Das erklärt auch den geringen Preis^^

Ich tendiere ja eher zu Acer Travelmates in dieser Preisklasse. Da liegt man bei 24 Monaten Garantie, der Service ist gut und Travelmates sind recht robust.


----------



## Herbboy (10. Mai 2011)

*AW: Kaufberatung Notebook für Office-Anwendung*

Naja, ob 12 oder 24 Monate Garantie ist an sich in der Praxis egal, da der Händler ja 24 Monate gewährleisten muss und das Notebook zB bei einer Reklamation nach 18 Monaten so oder so zum Hersteller sendet, und solang da nicht wirklich ein erkennbarer von außen zugefügter Schaden ist, wird das an sich dann auch repariert.

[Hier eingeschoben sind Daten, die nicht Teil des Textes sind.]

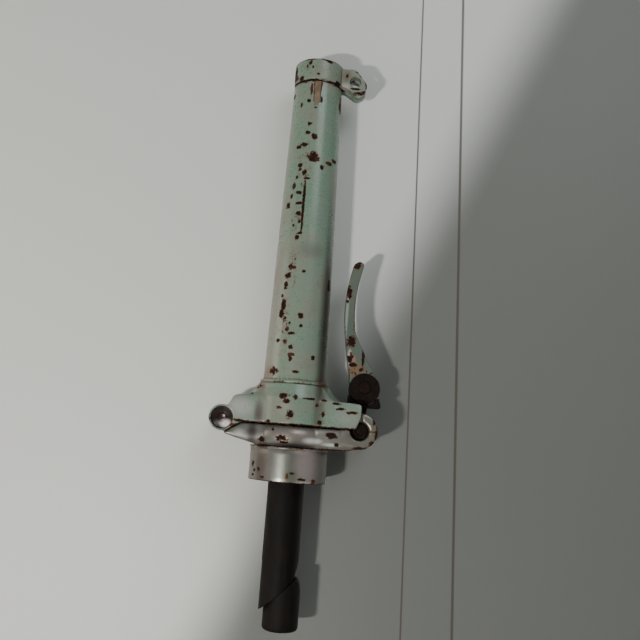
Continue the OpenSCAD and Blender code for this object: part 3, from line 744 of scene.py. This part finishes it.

Zur Frage: irgendwelche anderen Anforderungen? Wie sieht es mit dem Budget aus? Ist das für zu Hause gedacht (wegen der Größe) ?


----------



## Supeq (11. Mai 2011)

*AW: Kaufberatung Notebook für Office-Anwendung*

Kannst auch mal bei Dell schauen, da gibts 17er Notebooks schon ab 499€! Und die Qualität sollte bekannt sein 
Dell Offizielle Seite - Computer, PC, PC Systeme | Dell Deutschland

Nen i3 mit 3GB Ram etc... reicht für Office Anwendungen locker aus.


----------



## Apnoe77 (11. Mai 2011)

*AW: Kaufberatung Notebook für Office-Anwendung*

Anforderung sind recht gering...es geht rein um Office Anwendung,WLAN und gutes großes Display sollte das Notebook haben.Der Nutzer ist PC Einsteiger forgeschrittenes Alter.Ein paar E-Mail`s auf der Terrasse schreiben aber nicht mehr.


----------



## Desmodontidae (11. Mai 2011)

*AW: Kaufberatung Notebook für Office-Anwendung*



Herbboy schrieb:


> Naja, ob 12 oder 24 Monate Garantie ist an sich in der Praxis egal, da der Händler ja 24 Monate gewährleisten muss und das Notebook zB bei einer Reklamation nach 18 Monaten so oder so zum Hersteller sendet, und solang da nicht wirklich ein erkennbarer von außen zugefügter Schaden ist, wird das an sich dann auch repariert.
> 
> Zur Frage: irgendwelche anderen Anforderungen? Wie sieht es mit dem Budget aus? Ist das für zu Hause gedacht (wegen der Größe) ?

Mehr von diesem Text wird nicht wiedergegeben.